**Given information**.
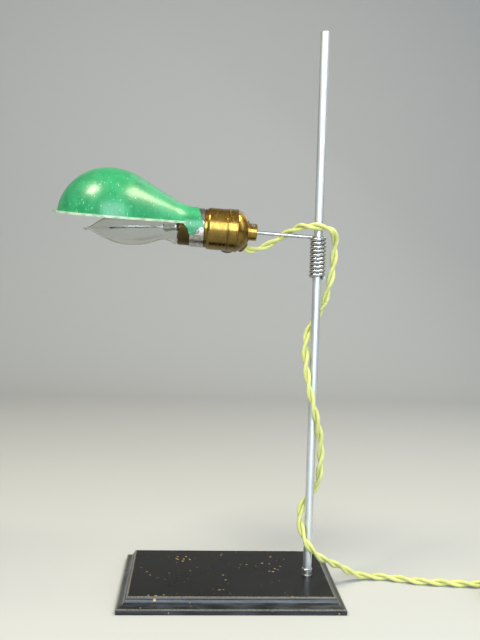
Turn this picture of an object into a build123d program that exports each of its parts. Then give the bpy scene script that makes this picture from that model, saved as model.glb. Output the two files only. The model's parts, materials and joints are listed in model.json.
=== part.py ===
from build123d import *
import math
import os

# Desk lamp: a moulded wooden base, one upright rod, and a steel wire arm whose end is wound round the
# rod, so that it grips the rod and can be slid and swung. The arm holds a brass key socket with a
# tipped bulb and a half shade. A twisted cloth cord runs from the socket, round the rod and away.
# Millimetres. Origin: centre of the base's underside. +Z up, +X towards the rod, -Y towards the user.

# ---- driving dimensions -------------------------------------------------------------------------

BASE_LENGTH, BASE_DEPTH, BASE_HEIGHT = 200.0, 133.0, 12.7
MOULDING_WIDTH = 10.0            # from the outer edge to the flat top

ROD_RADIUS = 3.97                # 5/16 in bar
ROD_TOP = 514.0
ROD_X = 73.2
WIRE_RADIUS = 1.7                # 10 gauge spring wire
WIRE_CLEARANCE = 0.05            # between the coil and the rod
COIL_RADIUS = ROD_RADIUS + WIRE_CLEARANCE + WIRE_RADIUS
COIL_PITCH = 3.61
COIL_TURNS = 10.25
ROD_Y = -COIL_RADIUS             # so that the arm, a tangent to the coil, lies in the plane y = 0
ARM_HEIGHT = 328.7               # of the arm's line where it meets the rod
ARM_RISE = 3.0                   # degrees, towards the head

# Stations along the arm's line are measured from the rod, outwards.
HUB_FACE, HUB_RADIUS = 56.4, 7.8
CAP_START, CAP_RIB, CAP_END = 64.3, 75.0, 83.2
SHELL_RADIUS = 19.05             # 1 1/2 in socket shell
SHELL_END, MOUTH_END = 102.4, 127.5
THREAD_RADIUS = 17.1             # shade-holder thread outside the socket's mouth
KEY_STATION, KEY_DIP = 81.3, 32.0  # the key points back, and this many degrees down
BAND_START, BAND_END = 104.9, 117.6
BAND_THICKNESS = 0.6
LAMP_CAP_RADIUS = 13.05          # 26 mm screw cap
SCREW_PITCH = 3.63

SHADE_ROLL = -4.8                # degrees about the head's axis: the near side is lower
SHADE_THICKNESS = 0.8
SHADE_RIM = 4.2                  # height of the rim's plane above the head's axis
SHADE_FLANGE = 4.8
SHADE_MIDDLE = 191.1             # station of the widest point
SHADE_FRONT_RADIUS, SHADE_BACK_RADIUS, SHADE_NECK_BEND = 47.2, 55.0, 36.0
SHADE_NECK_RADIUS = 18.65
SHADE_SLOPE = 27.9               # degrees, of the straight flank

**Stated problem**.
Copy whichever lines in the listing above contain the word "this".

**Completed exercise**.
Turn this picture of an object into a build123d program that exports each of its parts. Then give the bpy scene script that makes this picture from that model, saved as model.glb. Output the two files only. The model's parts, materials and joints are listed in model.json.
KEY_STATION, KEY_DIP = 81.3, 32.0  # the key points back, and this many degrees down